Second, this reminds me of airborne school, which, while it was infuriatingly frustrating, had its nostalgic moments. Like when we’d get dismissed and I’d drive up to the shoppette and buy two Powerades (like I did today) and down them in no time flat, unwinding by sitting in my car and listening to music. All I had then was pretty much the music in my car, my cellphone, and the little privacy the interior of my car afforded.

Army training can be fun but not when it impedes on your personal time. I’ve probably fired more shots on my weapons than a huge percentage of the rest of the Army has. I get more training than I’ll ever need. And it’s fun to be outside of the office, popping off double taps.

I got the same sensation today as I have in the past. That sensation where you start fantasizing about downing a big, ice-cold Mountain Dew, or eating some food that’s really salty (like Sonic’s tater tots). It really becomes an obsession, something that makes you actually smile. In Ranger school, the combined sleep and food deprivation mean that soldiers start hallucinating, running off into the woods because a cheeseburger started to waddle away. Shit like that.

This training sucks because I have to get up early, and don’t get home until after 6PM, but it’s really one of those things I’ll enjoy looking back at. Firing over and over and over get you more comfortable with a weapon. You end up with black carbon on your face and sore fingers from speed-loading ammo and operating the weapon. But afterwards, you feel much more confident with it.

So after I indulged in the day’s daydreams, I thought of some others. I fantasized about the food Julie and I cooked when we were together, like the omelet we whipped up with prosciutto and cheese, and the garlic buttered steak we had with grilled pine nuts and crispy green beans. I thought about the yummy egg soup and bread sticks and crackers and cheese we had for lazy weekend lunches. I savor those moments more than I do the excellent food we had out. Not to take anything away from the restaurants, for Julie took me to some awesome ones and we had outstanding food (perfect for someone who was in Iraq for that long!). But love is in the details it seems.

I loved hearing Julie come up the steps when returning from work, knowing I was there waiting for her. I loved feeling Julie curl up onto me when we slept. I loved talking idly with her in the kitchen by the counters while she smoked. I loved watching Julie feed her fish, Sushi.

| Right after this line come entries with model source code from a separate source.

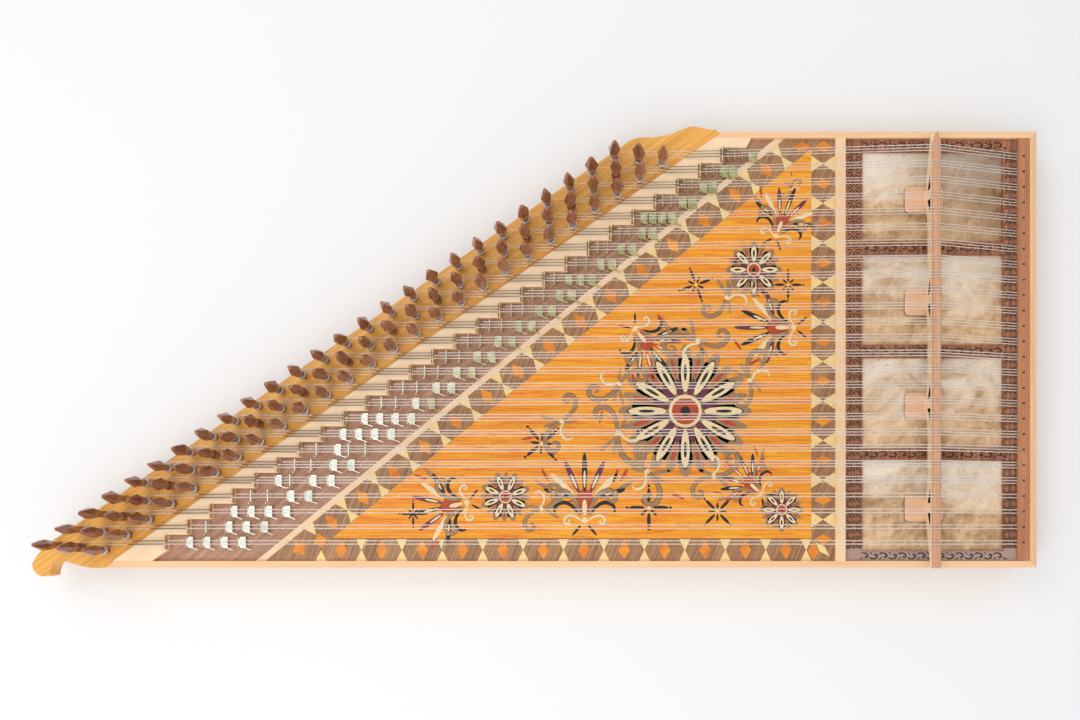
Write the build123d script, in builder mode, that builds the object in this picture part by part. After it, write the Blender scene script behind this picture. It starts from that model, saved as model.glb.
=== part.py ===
from build123d import *
import os
from math import cos, hypot, pi, radians, sin, tan

# A qanun: a flat plucked zither with a trapezoid box, 26 courses of strings, a slanted board of
# tuning pegs, small hinged levers that raise a course by steps, and a bridge on four skins.
# +X points along the strings from the pegs to the skins, +Y points to the short rear side, +Z up.
# The origin is at the middle of the footprint, on the surface that the box lies on.

# Box, in millimetres
BODY_RIGHT = 468.4
BODY_FRONT = -201.85
BODY_REAR = 203.65
RAIL_WALL = 6.0
RAIL_TOP = 44.0
BACK_THICK = 4.0
LEDGE_WIDTH = 8.0
FRONT_INNER = BODY_FRONT + RAIL_WALL
REAR_INNER = BODY_REAR - RAIL_WALL
RIGHT_INNER = BODY_RIGHT - RAIL_WALL

# Pegboard: a straight inner edge at a slant, a ball at the front end, a wave at the rear end
PEG_EDGE_START = (-388.4, -194.2)
PEG_EDGE_ANGLE = 35.13
PEGBOARD_TOP = 40.0
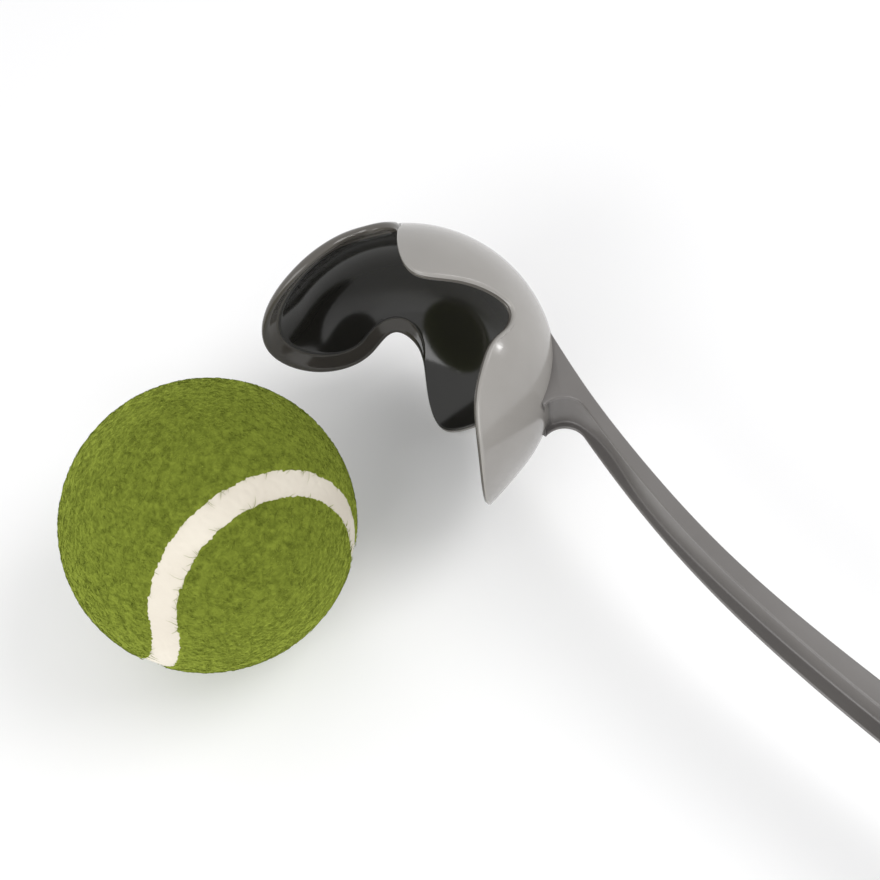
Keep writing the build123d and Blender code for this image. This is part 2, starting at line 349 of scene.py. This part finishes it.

I thought about how I missed doing for real in Iraq the things we’re training for now. I enjoyed the time we spent staging at bases, waiting for the time to execute the mission, catching a nap or chatting with the Iraqi soldiers (who gave me food and drink constantly), messing around with my team. I’d have fun with my team, like when we were sitting in the middle of the desert (waiting of course) just bullshitting about which actors were in obscure movies while kicking up super-fine sand (so powdery and light you could kick up a mound and barely notice until your boot is full of sand) underneath our boots and looking up at a completely clear sky with millions of stars and the occasional overhead fighter jet support. I enjoyed driving down the streets of Iraq at high speed during the day, seeing how Iraqis lived and reacted to us. I did not (really) enjoy but I guess appreciated driving into the infamous Sadr City at night. I enjoyed sitting in with some Iraqis and asking them about Al-Sistani and the Shi’ites and what being in the Kuwait-invasion Iraqi Army era was like. The rest of the deployment, the time not spent seeing Iraq for real? Yeah, I could’ve done without that.

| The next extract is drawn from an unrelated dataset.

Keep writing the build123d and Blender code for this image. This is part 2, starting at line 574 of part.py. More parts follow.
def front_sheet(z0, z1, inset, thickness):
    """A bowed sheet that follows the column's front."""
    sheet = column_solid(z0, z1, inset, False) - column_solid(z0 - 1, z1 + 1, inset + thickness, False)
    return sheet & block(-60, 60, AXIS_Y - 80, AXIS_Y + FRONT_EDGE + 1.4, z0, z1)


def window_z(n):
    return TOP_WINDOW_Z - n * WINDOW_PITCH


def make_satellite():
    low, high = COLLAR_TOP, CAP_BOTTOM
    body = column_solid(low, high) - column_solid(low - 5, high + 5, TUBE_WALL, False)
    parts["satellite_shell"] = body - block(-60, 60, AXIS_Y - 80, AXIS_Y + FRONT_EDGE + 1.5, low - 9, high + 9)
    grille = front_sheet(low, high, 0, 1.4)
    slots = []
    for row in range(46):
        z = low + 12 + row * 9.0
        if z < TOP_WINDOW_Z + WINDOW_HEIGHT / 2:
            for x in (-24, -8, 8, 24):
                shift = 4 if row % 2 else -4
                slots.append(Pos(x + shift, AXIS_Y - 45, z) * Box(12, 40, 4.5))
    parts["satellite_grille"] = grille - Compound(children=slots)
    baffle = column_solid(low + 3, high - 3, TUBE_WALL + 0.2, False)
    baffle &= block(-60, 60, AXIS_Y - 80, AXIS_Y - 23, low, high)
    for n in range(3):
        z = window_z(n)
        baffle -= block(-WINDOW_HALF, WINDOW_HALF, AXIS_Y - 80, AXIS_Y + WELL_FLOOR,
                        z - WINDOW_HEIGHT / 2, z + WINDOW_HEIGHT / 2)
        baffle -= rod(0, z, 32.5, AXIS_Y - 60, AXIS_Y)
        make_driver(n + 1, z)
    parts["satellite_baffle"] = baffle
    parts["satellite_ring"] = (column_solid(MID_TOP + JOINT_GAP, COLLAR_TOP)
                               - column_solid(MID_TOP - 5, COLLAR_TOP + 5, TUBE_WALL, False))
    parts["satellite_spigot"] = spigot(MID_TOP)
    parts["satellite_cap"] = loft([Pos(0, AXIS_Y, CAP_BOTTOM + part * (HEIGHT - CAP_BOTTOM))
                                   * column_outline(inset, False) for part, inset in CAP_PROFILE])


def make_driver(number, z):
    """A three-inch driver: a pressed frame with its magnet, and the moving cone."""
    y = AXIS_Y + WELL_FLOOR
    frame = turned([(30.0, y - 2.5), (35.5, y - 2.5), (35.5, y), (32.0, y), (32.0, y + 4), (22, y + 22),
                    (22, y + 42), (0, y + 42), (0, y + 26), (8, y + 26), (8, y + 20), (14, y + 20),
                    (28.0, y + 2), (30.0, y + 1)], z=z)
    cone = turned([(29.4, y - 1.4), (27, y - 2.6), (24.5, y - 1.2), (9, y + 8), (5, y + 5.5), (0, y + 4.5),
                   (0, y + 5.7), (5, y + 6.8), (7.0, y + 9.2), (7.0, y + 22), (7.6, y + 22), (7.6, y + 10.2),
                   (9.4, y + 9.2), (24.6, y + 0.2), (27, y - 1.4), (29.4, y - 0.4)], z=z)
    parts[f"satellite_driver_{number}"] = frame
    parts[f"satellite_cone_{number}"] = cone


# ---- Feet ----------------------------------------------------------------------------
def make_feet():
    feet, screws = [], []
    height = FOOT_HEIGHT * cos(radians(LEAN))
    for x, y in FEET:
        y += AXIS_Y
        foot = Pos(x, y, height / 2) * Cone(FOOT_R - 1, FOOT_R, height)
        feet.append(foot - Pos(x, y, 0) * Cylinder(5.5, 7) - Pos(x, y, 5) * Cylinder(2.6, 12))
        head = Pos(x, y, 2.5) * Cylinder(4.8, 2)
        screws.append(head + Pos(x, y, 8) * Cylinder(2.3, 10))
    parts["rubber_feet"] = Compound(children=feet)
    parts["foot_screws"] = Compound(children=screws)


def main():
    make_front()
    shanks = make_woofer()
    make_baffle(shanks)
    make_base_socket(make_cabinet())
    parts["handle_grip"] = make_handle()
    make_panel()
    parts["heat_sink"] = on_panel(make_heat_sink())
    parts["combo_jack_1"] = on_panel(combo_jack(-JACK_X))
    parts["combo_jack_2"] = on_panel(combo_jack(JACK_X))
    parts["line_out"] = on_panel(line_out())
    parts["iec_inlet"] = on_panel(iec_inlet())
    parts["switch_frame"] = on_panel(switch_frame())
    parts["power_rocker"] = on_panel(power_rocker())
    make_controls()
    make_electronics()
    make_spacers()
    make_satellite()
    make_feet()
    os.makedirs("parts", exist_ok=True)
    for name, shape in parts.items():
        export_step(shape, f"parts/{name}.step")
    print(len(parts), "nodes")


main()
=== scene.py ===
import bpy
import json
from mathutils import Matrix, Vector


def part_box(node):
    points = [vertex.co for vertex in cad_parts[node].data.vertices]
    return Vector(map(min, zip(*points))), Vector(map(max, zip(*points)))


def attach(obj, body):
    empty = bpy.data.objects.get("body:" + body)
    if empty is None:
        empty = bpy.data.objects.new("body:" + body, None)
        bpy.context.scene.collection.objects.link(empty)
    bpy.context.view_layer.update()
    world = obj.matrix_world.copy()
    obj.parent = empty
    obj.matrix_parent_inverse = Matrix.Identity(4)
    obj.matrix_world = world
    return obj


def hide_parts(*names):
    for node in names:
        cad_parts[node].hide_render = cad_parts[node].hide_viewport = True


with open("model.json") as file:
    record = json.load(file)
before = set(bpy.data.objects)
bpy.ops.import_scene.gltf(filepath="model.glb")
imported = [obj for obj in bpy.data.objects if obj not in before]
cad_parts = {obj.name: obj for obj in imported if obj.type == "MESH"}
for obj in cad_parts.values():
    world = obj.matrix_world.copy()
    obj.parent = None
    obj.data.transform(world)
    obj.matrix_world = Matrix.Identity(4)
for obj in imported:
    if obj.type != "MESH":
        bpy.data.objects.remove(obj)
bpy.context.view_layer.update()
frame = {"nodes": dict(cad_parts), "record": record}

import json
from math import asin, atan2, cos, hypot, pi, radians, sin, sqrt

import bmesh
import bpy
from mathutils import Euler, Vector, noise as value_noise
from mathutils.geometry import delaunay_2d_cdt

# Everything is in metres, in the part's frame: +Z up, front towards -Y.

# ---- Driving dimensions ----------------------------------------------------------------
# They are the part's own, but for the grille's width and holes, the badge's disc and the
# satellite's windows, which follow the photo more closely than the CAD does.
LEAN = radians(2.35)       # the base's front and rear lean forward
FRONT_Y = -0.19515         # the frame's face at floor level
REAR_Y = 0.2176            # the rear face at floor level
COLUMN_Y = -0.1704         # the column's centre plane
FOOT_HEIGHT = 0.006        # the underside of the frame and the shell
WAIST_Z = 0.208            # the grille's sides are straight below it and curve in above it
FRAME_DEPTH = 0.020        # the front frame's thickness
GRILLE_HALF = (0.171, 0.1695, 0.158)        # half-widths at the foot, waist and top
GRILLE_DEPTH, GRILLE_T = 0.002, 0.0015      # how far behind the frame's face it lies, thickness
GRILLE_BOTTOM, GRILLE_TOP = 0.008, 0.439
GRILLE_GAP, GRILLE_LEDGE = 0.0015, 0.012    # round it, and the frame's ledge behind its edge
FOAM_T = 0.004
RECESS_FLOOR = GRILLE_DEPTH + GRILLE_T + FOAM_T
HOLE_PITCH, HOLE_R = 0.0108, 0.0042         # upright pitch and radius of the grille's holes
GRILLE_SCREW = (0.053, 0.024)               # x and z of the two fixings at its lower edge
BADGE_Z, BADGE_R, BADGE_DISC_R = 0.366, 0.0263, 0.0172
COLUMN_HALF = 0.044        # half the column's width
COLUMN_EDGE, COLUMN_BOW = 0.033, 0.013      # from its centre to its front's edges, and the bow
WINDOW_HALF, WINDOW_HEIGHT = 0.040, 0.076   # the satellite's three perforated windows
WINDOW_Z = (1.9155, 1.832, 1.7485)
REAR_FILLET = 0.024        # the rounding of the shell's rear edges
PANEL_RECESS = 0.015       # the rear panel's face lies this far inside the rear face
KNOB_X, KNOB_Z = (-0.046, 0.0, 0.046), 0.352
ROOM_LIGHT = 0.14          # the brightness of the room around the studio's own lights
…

I also missed my H3O buddies from language school. My sunburns made me think of the ones I’d get going surfing in the frigid California Pacific, paddling like a frightened duck on my board. I thought of how the Prodigy would laugh hysterically at things, Monkey Pope would come in with some big new love for something cool that we’d all get into after that. I remembered about how we all went into the main office of our company to check our language scores, and how I showed up a little late so when I found out I passed, we all celebrated with hooting and hollering and then went and celebrated by turning in Monkey Pope’s car to the shop and going out to Chipotle.